In fact, 70 percent of stay-at-home dads claim to have taken on the role by choice. And with the number of dads at home having doubled in just ten years, per the U.S. Census Bureau, not to mention the 2 million single dads raising their children, hands-on fathers have officially replaced the bumbling Mr. Mom stereotype from a few decades ago.
It’s worth noting, however, that nearly half of the moms surveyed claim that they prefer more traditional gender roles in terms of household responsibilities. And that stay-at-home dads who report feeling a stigma say it stems from women who hold such views.
A big problem facing these new super dads, though, is work-life balance. Forty-five percent say that despite sharing parental duties, they’re seen as the default parent. For working dads, that means pulling double duty at home and in the office just like working mothers. As a result, 61 percent of dads admit that it’s difficult to balance work and family — nearly the same percent as women (64 percent) who confess feeling the same way.
The study ultimately finds that men grapple with “having it all” as much as women do. What’s more, a third of Millennial dads say they feel like they’ve lost their identities because they are parents. (Just 19 percent of Gen X dads, by comparison, say the same).
But unlike the judgment women often feel for their parenting or frenetic work/home-life juggle, dads, at least, cut each other some slack. A clear majority of fathers, 78 percent, report that they try not to judge other parents and maintain that what works for one family may not work for another. (In fact, 69 percent say parenting is mainly “about trusting your gut and following your instinct.”)

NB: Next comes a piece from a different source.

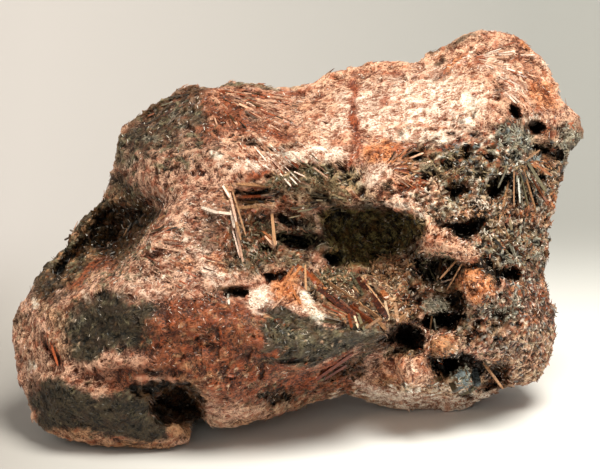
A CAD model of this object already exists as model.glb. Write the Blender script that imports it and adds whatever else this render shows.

So although 44 percent of men still don’t believe they spend enough time with their kids, Iudica says that the guys “still think of themselves as ‘Dad, 2.0,’ more improved and more connected with their kids in every sense of the word.” When their child has a tough question, 93 percent of dads want to be the one to answer it.
“This 100-percent involvement is starting to spread them thin,” Iudica adds. “But they don’t want to give it up. For these men, it’s about being able to look back and say that they spent more time with their kids than their dad spent with them. It really is a struggle, but they’re constantly trying to work on it.”